Stjernberg Automation AB was established in Sweden in 2008, as a highly specialized laser equipment manufacturer and a digital manufacturing provider. Due to its pioneering role in laser technologies, the company could boast clients like Volvo, 3M, Tetra Pak, and Saab, and was considered to be a technological leader in the European market. Far from merely focusing on laser technology, the firm also provided its customers with services aimed at digitalizing manufacturing processes. Through its management of cutting-edge technology, the firm’s activities fell into the “high-tech manufacturing” category, an important area of development both in the “Industry 4.0” and “Made in China 2025” programs. These two are the main landmarks in China’s long term policy strategies which seek to bring about the so-called “4th industrialization” through the digitalization of manufacturing processes, and the enhancement of high-quality production.

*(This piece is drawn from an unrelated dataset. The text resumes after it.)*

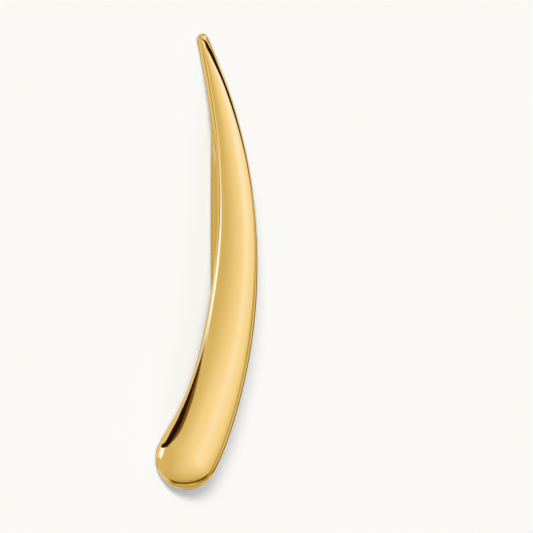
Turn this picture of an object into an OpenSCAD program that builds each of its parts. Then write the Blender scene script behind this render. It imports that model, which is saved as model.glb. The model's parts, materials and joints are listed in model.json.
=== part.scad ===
// One ear climber: a curved drop-shaped bar that lies up the ear, and the wire behind it that goes
// through the lobe. It lies as it comes to rest by itself, on the bar's two ends and the wire's tip.
// The shape is drawn standing, with x to the convex side, y to the back and z to the tip, from the
// centre of the bar's outer edge at the level of its flat back. It is then turned into its rest.

/* [Bar] */
// Radius of the bar's convex outer edge
outer_r = 32.4; // [29:0.2:36]
// Angle from the level of that edge's centre up to the middle of the tip
tip_angle = 24.7; // [22:0.1:27]
// Angle from the same level down to the middle of the round end
end_angle = 22.5; // [20:0.1:25]
// Width across the tip
tip_w = 0.74; // [0.6:0.02:1.2]
// Width across the round end
end_w = 3.78; // [3.2:0.02:4.6]
// Distance from the outer edge's circle in to the round end's own circle
end_tuck = 0.08; // [0:0.01:0.2]
// Thickness at the tip
tip_t = 0.85; // [0.7:0.01:1.2]
// Thickness at the round end
end_t = 1.53; // [1.3:0.01:2.2]
// Rise of the domed front for each millimetre from its edge to its middle
dome = 0.12; // [0:0.01:0.16]
// Radius of the rounded front edge
front_edge_r = 0.33; // [0.1:0.01:0.45]
// Radius of the softened back edge
back_edge_r = 0.15; // [0.05:0.01:0.25]

/* [Ear wire] */
// Diameter of the wire
wire_d = 0.81; // [0.7:0.01:1]
// Distance from the outermost point of the outer edge in to the middle of the wire
wire_inset = 2.44; // [1.8:0.02:2.8]
// Height of the wire's root above the bottom of the round end
root_rise = 5.1; // [4.4:0.02:6]
// Length of the straight stem behind the bar
stem_l = 1.2; // [0.6:0.1:2]
// Angle at which the stem rises from square to the back
stem_rise = 7; // [0:0.5:15]
// Radius of the bend under the lobe, along the wire's middle
heel_r = 3.2; // [2.4:0.1:4]
// Radius of the slack curve above that bend
slack_r = 9.3; // [6:0.1:20]
// Angle at which the wire then leans in towards the bar
lean = 8.1; // [4:0.1:12]
// Length of the straight stretch up the back of the lobe
upright_l = 5.9; // [4:0.1:9]
// Radius of the long curve that starts to ease it upright
ease_r = 60; // [30:1:90]
// Angle that the long curve turns
ease = 3.5; // [1:0.1:3.9]
// Radius of the bend where the wire comes nearest to the bar
nip_r = 6.2; // [4:0.1:10]
// Angle at which the tip leans away from the bar
flare = 11.5; // [4:0.5:20]
// Length of the straight tip up to its round end
wire_tip_l = 1.8; // [1.2:0.1:3]

/* [Solder] */
// Diameter of the solder where it meets the bar's back
solder_d = 1.1; // [1.04:0.02:1.4]
// Length of the solder along the wire
solder_l = 0.3; // [0.1:0.02:0.6]

/* [Hidden] */
$fn = 64;
wire_r = wire_d / 2;
end_r = end_w / 2;
tip_r = tip_w / 2;
solder_r = solder_d / 2;

// How the bar swells from tip to round end. Columns: the place along it, the share of the way from
// its width at the tip to its width where the inner edge runs into the round end, and the share of
// the way from tip_t to end_t.
SWELL = [
    [0, 0, 0],
    [0.1, 0.163, 0.18],
    [0.2, 0.295, 0.30],
    [0.35, 0.444, 0.50],
    [0.5, 0.583, 0.685],
    [0.65, 0.698, 0.80],
    [0.8, 0.777, 0.935],
    [0.9, 0.862, 0.99],
    [0.96, 0.955, 1],
    [1, 1, 1]
];

// The steps that the bar's faces are drawn in
side_steps = 40;
cap_steps = 14;
// Where the outer edge starts to tuck in towards the round end, as a place along it
tuck_from = 0.92;
// Degrees past square to the bar at which the outer edge runs into the round end, and those past a
// half turn at which the inner edge runs out of it
outer_past = 6;
inner_past = 11;
// Degrees of the front edge's round before the dome takes over from it
shoulder = 75;
// Largest share of the half width that the front edge's round may take
round_share = 0.8;

// A smooth value of one column of SWELL at s, by a cubic curve through its rows
function slope(i, col) =
    let (a = max(i - 1, 0), b = min(i + 1, len(SWELL) - 1))
    (SWELL[b][col] - SWELL[a][col]) / (SWELL[b][0] - SWELL[a][0]);
function row_before(s, i = 0) =
    i == len(SWELL) - 2 || s <= SWELL[i + 1][0] ? i : row_before(s, i + 1);
function swell(s, col) =
    let (
        i = row_before(s),
        gap = SWELL[i + 1][0] - SWELL[i][0],
        u = (s - SWELL[i][0]) / gap
    )
    SWELL[i][col] * (1 + 2 * u) * pow(1 - u, 2)
    + SWELL[i + 1][col] * (3 - 2 * u) * pow(u, 2)
    + gap * slope(i, col) * u * pow(1 - u, 2)
    + gap * slope(i + 1, col) * pow(u, 2) * (u - 1);
function thickness(s) = tip_t + (end_t - tip_t) * swell(s, 2);

// The bar's plan, seen from the front: places by radius and angle about the outer edge's centre
function at(radius, angle) = [radius * cos(angle), 0, radius * sin(angle)];
tip_middle = at(outer_r - tip_r, tip_angle);
end_middle = at(outer_r - end_tuck - end_r, -end_angle);

// The outer edge runs into the round end's circle just past square to the bar, and the inner edge
// runs out of it after more than a half turn
outer_meets = end_middle + at(end_r, -end_angle - outer_past);
inner_meets = end_middle + at(end_r, 180 - end_angle - inner_past);
function angle_of(p) = atan2(p.z, p.x);
function angle_at(s, last) = tip_angle + (angle_of(last) - tip_angle) * s;
function outer_edge(s) =
    let (tuck = (outer_r - norm(outer_meets)) * pow(max(0, (s - tuck_from) / (1 - tuck_from)), 2))
    at(outer_r - tuck, angle_at(s, outer_meets));
function inner_edge(s) =
    let (widest = outer_r - norm(inner_meets))
    at(outer_r - tip_w - (widest - tip_w) * swell(s, 1), angle_at(s, inner_meets));
function midline(s) = s == 1 ? end_middle : (outer_edge(s) + inner_edge(s)) / 2;

// The plan's outline as rows of [point on the edge, its point on the midline, thickness, the number
// of that midline point]: down the outer edge, round the end, up the inner edge and over the tip
function side_row(i, edge) = let (s = i / side_steps) [edge, midline(s), thickness(s), i];
function cap_rows(middle, r, first, last, t, i) =
    [for (j = [1:cap_steps - 1])
        [middle + at(r, first + (last - first) * j / cap_steps), middle, t, i]];
OUTLINE = concat(
    [for (i = [0:side_steps]) side_row(i, outer_edge(i / side_steps))],
    cap_rows(end_middle, end_r, -end_angle - outer_past, -180 - end_angle - inner_past, end_t, side_steps),
    [for (i = [side_steps:-1:0]) side_row(i, inner_edge(i / side_steps))],
    cap_rows(tip_middle, tip_r, tip_angle + 180, tip_angle, tip_t, 0)
);

// The bar's section as [distance in from the edge, height above the back] from the back's rim,
// round the back edge, up the side, round the front edge and up the dome, short of its middle
function section(half, t) =
    let (
        r = min(front_edge_r, round_share * half),
        side_top = t - dome * half - r,
        start = [r * (1 - cos(shoulder)), side_top + r * sin(shoulder)]
    )
    concat(
        [for (q = [0:30:90]) back_edge_r * [1 - sin(q), 1 - cos(q)]],
        [for (q = [0:shoulder / 4:shoulder]) [r * (1 - cos(q)), side_top + r * sin(q)]],
        [for (u = [0.25:0.25:0.75])
            [start.x + (half - start.x) * u, t - (t - start.y) * pow(1 - u, 2)]]
    );
function section_points(row) =
    let (half = norm(row[1] - row[0]))
    [for (p = section(half, row[2])) row[0] + (row[1] - row[0]) * p.x / half - [0, p.y, 0]];

around = len(OUTLINE);
levels = len(section(end_r, end_t));
back_midline = around * levels;
front_midline = back_midline + side_steps + 1;
BAR_POINTS = concat(
    [for (row = OUTLINE) each section_points(row)],
    [for (i = [0:side_steps]) midline(i / side_steps)],
    [for (i = [0:side_steps]) midline(i / side_steps) - [0, thickness(i / side_steps), 0]]
);
function corner(i, level) = (i % around) * levels + level;
function middle_faces(i, level, first, flip) =
    let (
        a = corner(i, level),
        b = corner(i + 1, level),
        m = first + OUTLINE[i][3],
        n = first + OUTLINE[(i + 1) % around][3]
    )
    concat(
        [flip ? [a, b, n] : [b, a, n]],
        m == n ? [] : [flip ? [a, n, m] : [n, a, m]]
    );
BAR_FACES = concat(
    [for (i = [0:around - 1], level = [0:levels - 2])
        each [
            [corner(i, level), corner(i + 1, level), corner(i + 1, level + 1)],
            [corner(i, level), corner(i + 1, level + 1), corner(i, level + 1)]
        ]],
    [for (i = [0:around - 1]) each middle_faces(i, 0, back_midline, false)],
    [for (i = [0:around - 1]) each middle_faces(i, levels - 1, front_midline, true)]
);

// The wire's middle in its own plane, as [distance behind the bar's back, height], leg by leg from
// its sunk root to its tip. A leg is [length, 0, radius] where it is straight and [bend radius, turn,
// radius] where it bends, and a positive turn bends it up and in towards the bar. Bends are thicker
// by a hair, and the thinner of two legs runs a hair into the thicker, so that each joint is clean.
hair = 0.002;
wire_lap = 0.02;
seat = end_t / 3;
root_z = end_middle.z - end_r + root_rise;
LEGS = [
    [seat + stem_l, 0, wire_r],
    [heel_r, 90 - stem_rise, wire_r + hair],
    [slack_r, lean, wire_r + 2 * hair],
    [upright_l, 0, wire_r],
    [ease_r, -ease, wire_r + hair],
    [nip_r, ease - lean - flare, wire_r + 2 * hair],
    [wire_tip_l, 0, wire_r]
];
function heading(angle) = [cos(angle), sin(angle)];
// A leg starts from [place, angle of its heading]
function bend_middle(from, leg) =
    from[0] + sign(leg[1]) * leg[0] * heading(from[1] + 90);
function along(from, leg, part) =
    leg[1] == 0
    ? [from[0] + part * leg[0] * heading(from[1]), from[1]]
    : [
        bend_middle(from, leg) + sign(leg[1]) * leg[0] * heading(from[1] + part * leg[1] - 90),
        from[1] + part * leg[1]
    ];
function leg_starts(n) =
    n == 0
    ? [[[0, root_z] - seat * heading(stem_rise), stem_rise]]
    : let (before = leg_starts(n - 1)) concat(before, [along(before[n - 1], LEGS[n - 1], 1)]);
STARTS = leg_starts(len(LEGS));
function wire_place(p) = [outer_r - wire_inset, p.x, p.y];
wire_end = wire_place(STARTS[len(LEGS)][0]);

// The rest: the floor touches the back edge of both ends of the bar, and the wire's round tip. The
// touching points depend on the floor's tilt, so it is found in a few rounds.
function unit(v) = v / norm(v);
function cap_touch(middle, r, up) =
    middle - (r - back_edge_r) * unit([up.x, 0, up.z]) - [0, back_edge_r, 0] - back_edge_r * up;
function floor_up(rounds) =
    rounds == 0
    ? unit([2.6, -1, 0])
    : let (
        up = floor_up(rounds - 1),
        end = cap_touch(end_middle, end_r, up),
        tip = cap_touch(tip_middle, tip_r, up),
        wire = wire_end - wire_r * up
    )
    unit(cross(wire - end, tip - end));
UP = floor_up(6);
BACKWARD = unit([0, 1, 0] - UP.y * UP);
TURN = [cross(BACKWARD, UP), BACKWARD, UP];

// The turned part's box, which sets it down over the origin
OUTER_POINTS = concat(
    [for (p = BAR_POINTS) [p, 0]],
    [for (i = [0:len(LEGS) - 1], part = [0:0.02:1])
        [wire_place(along(STARTS[i], LEGS[i], part)[0]), i == 0 ? 0 : wire_r]]
);
function low(axis) = min([for (p = OUTER_POINTS) TURN[axis] * p[0] - p[1]]);
function high(axis) = max([for (p = OUTER_POINTS) TURN[axis] * p[0] + p[1]]);
SHIFT = -[(low(0) + high(0)) / 2, (low(1) + high(1)) / 2, low(2)];

module bar() {
    polyhedron(BAR_POINTS, BAR_FACES, convexity = 4);
}

// A leg of the wire, run on by a lap at each end that meets a thicker leg
module wire_leg(from, leg, lap_before, lap_after) {
    if (leg[1] == 0)
        translate(from[0] - lap_before * heading(from[1])) rotate([0, 90, from[1]])
            cylinder(r = leg[2], h = leg[0] + lap_before + lap_after);
    else
        bend(from, leg, lap_before / leg[0] * 180 / PI, lap_after / leg[0] * 180 / PI);
}

module bend(from, leg, before, after) {
    way = sign(leg[1]);
    first = from[1] - 90 * way - before * way;
    sweep = abs(leg[1]) + before + after;
    translate(bend_middle(from, leg)) rotate(way > 0 ? first : first - sweep)
        rotate_extrude(angle = sweep) translate([leg[0], 0]) circle(leg[2]);
}

// The stem, turned in one piece with the cone of solder round it. Below the cone it stays as wide,
// sunk far enough for the cone's tilted foot to start inside the bar.
module stem() {
    sunk = solder_r * tan(stem_rise) + 0.1;
    foot_r = solder_r + (solder_r - wire_r) * sunk / solder_l;
    length = seat + stem_l + wire_lap;
    translate(STARTS[0][0]) rotate([0, 90, stem_rise]) rotate_extrude() polygon([
        [0, 0],
        [foot_r, 0],
        [foot_r, seat - sunk],
        [wire_r, seat + solder_l],
        [wire_r, length],
        [0, length]
    ]);
}

// The wire, from its plane to the place behind the bar
module ear_wire() {
    last = len(LEGS) - 1;
    function lap(i, j) = j <= last && LEGS[j][2] > LEGS[i][2] ? wire_lap : 0;
    translate([outer_r - wire_inset, 0, 0]) rotate([90, 0, 90]) {
        stem();
        for (i = [1:last]) wire_leg(STARTS[i], LEGS[i], lap(i, i - 1), lap(i, i + 1));
        translate(STARTS[last + 1][0]) sphere(wire_r - hair);
    }
}

module ear_climber() {
    color([0.83, 0.62, 0.22])
        translate(SHIFT) multmatrix(TURN) {
            bar();
            ear_wire();
        }
}

ear_climber();
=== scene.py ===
import json
import bpy
import numpy as np
from mathutils import Matrix, Vector


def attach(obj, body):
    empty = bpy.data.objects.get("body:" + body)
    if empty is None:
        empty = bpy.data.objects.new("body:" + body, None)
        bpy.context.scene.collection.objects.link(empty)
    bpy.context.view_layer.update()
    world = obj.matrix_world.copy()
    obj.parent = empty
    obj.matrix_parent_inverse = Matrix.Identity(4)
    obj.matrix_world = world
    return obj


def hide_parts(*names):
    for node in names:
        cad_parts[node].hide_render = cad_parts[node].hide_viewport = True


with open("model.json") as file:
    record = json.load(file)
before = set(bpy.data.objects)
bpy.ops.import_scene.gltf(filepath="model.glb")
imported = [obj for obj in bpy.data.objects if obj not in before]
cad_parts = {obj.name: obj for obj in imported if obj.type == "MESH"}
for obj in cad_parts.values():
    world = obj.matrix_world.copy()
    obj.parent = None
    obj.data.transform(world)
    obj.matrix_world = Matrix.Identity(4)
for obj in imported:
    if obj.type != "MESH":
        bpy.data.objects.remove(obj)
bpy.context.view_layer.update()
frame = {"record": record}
print("scene: the packed earring is loaded")

# The earring is worked out standing, in mm: x to its convex side, y to its back, z to its tip, from
# the centre of the bar's outer edge at the level of the flat back. The record's two mounts then say
# where that lies at rest: the back's axis is y, and the wire's straight tip gives z and the place.
mounts = {m["name"]: m for m in frame["record"]["mounts"]}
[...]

Acquisition by state-backed Tus Holdings
Given the appeal of the Swedish company’s scope of business, Stjernberg Automation AB was targeted by Chinese investors in 2017, when 66.6% of the company’s stakes were acquired by Tus Holdings Co., Ltd. This acquisition resulted in the transfer of the company’s majority share to the Chinese investor. However, at the time, the company’s original management remained unchanged.
The acquirer’s main shareholder is Tsinghua University, a major public research university in China. The academic institution is strongly tied to the state, which provides funds and development outlooks. In the company description it can be seen that Tus Holdings “takes full responsibility for developing, constructing, operating and managing Tsinghua University Science Park,” a relevant innovation and technology hub in China. Through its main stakeholder, Tus Holdings is directly influenced by the Chinese state.

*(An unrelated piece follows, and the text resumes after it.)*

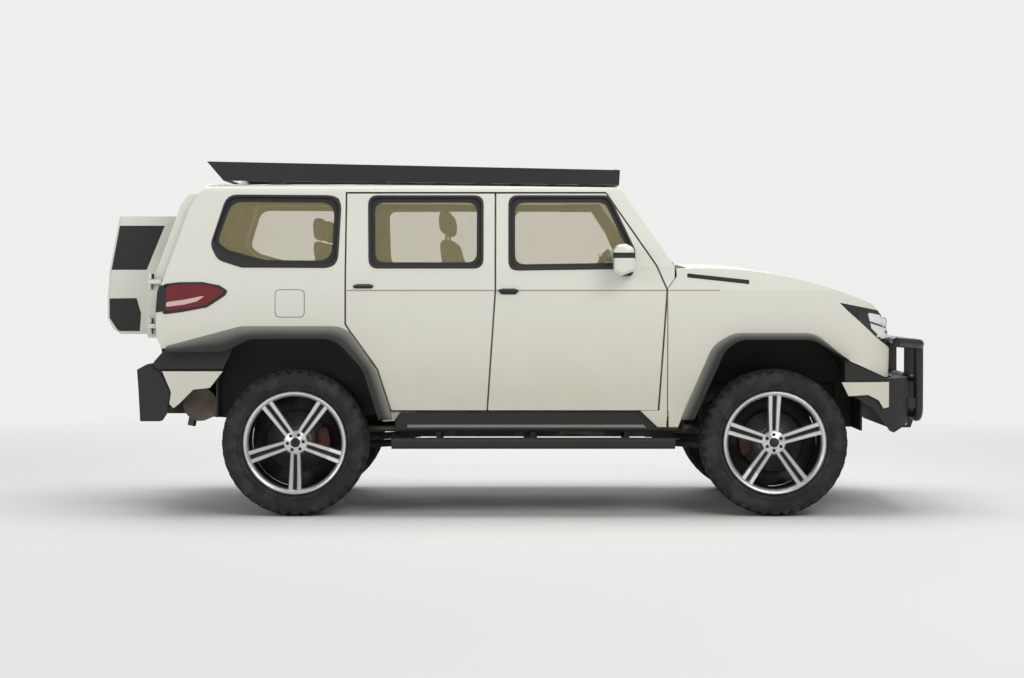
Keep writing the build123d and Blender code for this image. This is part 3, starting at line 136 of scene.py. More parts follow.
floor_mix = floor_tree.nodes.new("ShaderNodeMixShader")
link(
    floor_tree,
    (floor_place.outputs["Object"], floor_length.inputs[0]),
    (floor_length.outputs["Value"], floor_fade.inputs["Value"]),
    (floor_fade.outputs[0], floor_mix.inputs[0]),
    (floor_shader.outputs[0], floor_mix.inputs[1]),
    (floor_glow.outputs[0], floor_mix.inputs[2]),
    (floor_mix.outputs[0], floor_tree.nodes["Material Output"].inputs["Surface"]),
)
floor.data.materials.append(floor_paint)


# Body paint: warm white lacquer over pressed steel, clear-coated, painted darker low on the sides as shade and a
# little road dust, with a painted shade line in the crease.
# The box on the tailgate wears the same paint round its two dark side panels.
class Shade:
    """One value or colour in a material's node tree, so that its maths reads as sums."""

    def __init__(self, finish, socket):
        self.finish, self.socket = finish, socket

    def math(self, operation, *values):
        return self.finish.node("ShaderNodeMath", {"operation": operation}, dict(enumerate(values)))

    def __add__(self, other):
        return self.math("ADD", self, other)

    def __radd__(self, other):
        return self.math("ADD", other, self)

    def __sub__(self, other):
        return self.math("SUBTRACT", self, other)

    def __rsub__(self, other):
        return self.math("SUBTRACT", other, self)

    def __mul__(self, other):
        return self.math("MULTIPLY", self, other)

    def __gt__(self, other):
        return self.math("GREATER_THAN", self, other)

    def __lt__(self, other):
        return self.math("LESS_THAN", self, other)

    def __abs__(self):
        return self.math("ABSOLUTE", self)

    def rise(self, low, high):
        """0 below low, 1 above high and a smooth step between."""
        return self.finish.node(
            "ShaderNodeMapRange",
            {"interpolation_type": "SMOOTHSTEP"},
            {"Value": self, "From Min": low, "From Max": high},
        )


class Finish:
    """One material: its node tree, its main shader and the nodes that feed it."""

    def __init__(self, name, **looks):
        self.material = bpy.data.materials.new(name)
        self.material.use_nodes = True
        self.tree = self.material.node_tree
        self.shader = self.tree.nodes["Principled BSDF"]
        self.set(**looks)

    def feed(self, socket, value):
        """Links a shade to a socket, or sets the socket to a number or colour."""
        if isinstance(value, Shade):
            self.tree.links.new(value.socket, socket)
        elif hasattr(socket.default_value, "__len__") and not hasattr(value, "__len__"):
            socket.default_value = (value,) * len(socket.default_value)
        elif hasattr(value, "__len__") and len(value) == 3 and len(socket.default_value) == 4:
            socket.default_value = (*value, 1)
        else:
            socket.default_value = value

    def node(self, kind, settings, sockets, output=0):
        """A new node's output, its settings made first and then its sockets' values or links."""
        made = self.tree.nodes.new(kind)
        for name, value in settings.items():
            setattr(made, name, value)
        for name, value in sockets.items():
            self.feed(made.inputs[name], value)
        return Shade(self, made.outputs[output])

    def set(self, **looks):
        """Feeds the main shader's sockets, named as in base_color."""
        for name, value in looks.items():
            self.feed(self.shader.inputs[name.replace("_", " ").title()], value)

    def place(self):
        """Where a point is on its piece, in metres."""
        return self.node("ShaderNodeTexCoord", {}, {}, "Object")

    def along(self, axis):
        """One coordinate of the place."""
        return self.node("ShaderNodeSeparateXYZ", {}, {"Vector": self.place()}, "XYZ".index(axis))

    def noise(self, scale, detail=3.0, rough=0.5):
        return self.node(
            "ShaderNodeTexNoise",
            {},
            {"Vector": self.place(), "Scale": scale, "Detail": detail, "Roughness": rough},
        )

    def mix(self, share, first, second):
        return self.node("ShaderNodeMix", {"data_type": "RGBA"}, {0: share, 6: first, 7: second}, 2)

    def bump(self, height, depth, strength=1.0):
        return self.node("ShaderNodeBump", {}, {"Height": height, "Distance": depth, "Strength": strength})


def dress(finish, *names):
    """Gives CAD nodes one material."""
    for name in names:
        slots = nodes[name].data.materials
        slots.clear()
        slots.append(finish.material)


PAINT_COLOUR = (0.77, 0.76, 0.68)
DUST_AND_SHADE_COLOUR = (0.58, 0.54, 0.43)
CREASE_SHADE_COLOUR = (0.30, 0.26, 0.20)
CREASE_Z, CREASE_HALF, CREASE_Y, CREASE_REAR_X, CREASE_FRONT_X = 1.2895, 0.0035, 0.880, -0.945, 1.19
paint = Finish("body_paint", roughness=0.32, coat_weight=0.5, coat_roughness=0.08)
paint_height = paint.along("Z")
# Painted shade and road dust: the paint darkens and dulls towards the bottom of the sides
dust_and_shade = (1 - paint_height.rise(0.55, 1.40)) * 0.62 * (0.65 + paint.noise(5.0) * 0.7)
# Painted shade: a thin dark line in the crease along the doors and the fender
paint_length = paint.along("X")
painted_crease_shade = (
    (abs(paint_height - CREASE_Z) < CREASE_HALF)
    * (abs(paint.along("Y")) > CREASE_Y)
    * (paint_length > CREASE_REAR_X)
    * (paint_length < CREASE_FRONT_X)
)
paint.set(
    base_color=paint.mix(painted_crease_shade * 0.8, paint.mix(dust_and_shade, PAINT_COLOUR, DUST_AND_SHADE_COLOUR), CREASE_SHADE_COLOUR),
    roughness=0.30 + dust_and_shade * 0.6 + paint.noise(60.0) * 0.03,
    normal=paint.bump(paint.noise(900.0, 1.0), 0.00004, 0.25),
)
BODY_NODES = [
    "side_frames", "roof_panel", "front_fenders", "hood", "door_front_right", "door_front_left",
    "door_rear_right", "door_rear_left", "tailgate", "bumper_corners", "rear_box",
]
dress(paint, *BODY_NODES)


def mottled(name, colours, patches, sheen, grain=None, **looks):
    """A finish that wanders between two colours and in roughness, in fine relief where it has a grain.

    patches is the colours' noise scale and detail, and two levels between which they change where the patches are
    distinct; sheen is roughness, its spread and its noise scale; grain is noise scale, detail, depth and strength.
    """
    made = Finish(name, **looks)
    scale, detail, *levels = patches
    share = made.noise(scale, detail)
    roughness, spread, sheen_scale = sheen
    made.set(
        base_color=made.mix(share.rise(*levels) if levels else share, *colours),
        roughness=roughness + made.noise(sheen_scale) * spread,
    )
    if grain:
        made.set(normal=made.bump(made.noise(*grain[:2]), *grain[2:]))
    return made


grained = mottled("grained_plastic", ((0.011, 0.011, 0.011), (0.021, 0.021, 0.019)), (3.0, 3.0), (0.55, 0.15, 25.0),
                  (700.0, 2.0, 0.0003, 0.5))
# The dark panels lie this deep in the box's sides
PANEL_DEPTH = 0.012
box_side_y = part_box("rear_box")[1].y
nodes["rear_box"].data.materials.append(grained.material)
for polygon in nodes["rear_box"].data.polygons:
    sunk = box_side_y - abs(polygon.center.y)
    if abs(polygon.normal.y) > 0.9 and 0.001 < sunk < PANEL_DEPTH:
        polygon.material_index = 1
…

Exploring the Chinese Market
The acquisition from Tus Holding seems to have been the trigger for the Swedish company explorative journey into the Chinese market. Firstly, Stjernberg Automation AB established a wholly foreign-owned enterprise in China, named Shanghai Rui Huan Technology Co., Ltd. Soon after, a company called Ningbo Huanbei Automation Co., Ltd. was also established, which was fully controlled by Stjernberg through a Hong Kong-based subsidiary called Stjernberg Group Limited. The Swedish company was also involved in a joint venture with two local entities, both operating in the field of smart manufacturing.
Changes in the board and bankruptcy
The main investment of note was made into the company Zhejiang Huanbei Laser Technology Co., Ltd., which is engaged in laser technology, robotics, technology development, and with a registered capital of €6.5 million. Originally, the firm was established as a Sino-foreign joint limited liability company, owned both by Stjernberg and a local Chinese partner. From 2019 it became a limited liability company funded solely by a Chinese stakeholder. Diving deeper into the original management structure of the company, we see that the General and Vice Manager of Zhejiang Huanbei Laser Technology was Jan Magnus Stjenberg, also director of the Swedish company. In 2021 the entire management was replaced with local Chinese staff. Therefore, Swedish influence within the board of directors was completely erased. At the same time, the company’s business scope was changed from “engineering and technical research and experimental development” to “other technical promotion services.”
The removal of the Swedish directors does not necessarily imply that the technology entailed in the joint venture wasn’t absorbed by Chinese actors. The changes in the management and business scope are aligned with Stjernberg Automation bankruptcy in 2019. Apparently, the Chinese acquisition back in 2017 constitutes the starting point of the jeopardization of the company’s activities. In fact, since 2017, the firm’s financial performance started shrinking with a decrease in production value of 8%, and a negative EBIT value of almost 1 million euro in 2019, the year in which the company went bankrupt.
The risk of unwanted tech transfer
The acquisition of the Swedish company in 2017 affected the parent company’s operations, while marking the start of the company’s exploration of the Chinese market with the establishment of joint ventures. The framework for investment screening at the EU-level should enhance and better coordinate FDI screening practices at the national level. Nevertheless, the responsibility of conducting thorough screening procedures that prevent sensitive technology fleeing from the EU still lies in the hands of national FDI screening units. The Stjernberg case study represents the need for discussion on the topic of unnoticed technology transfer to China.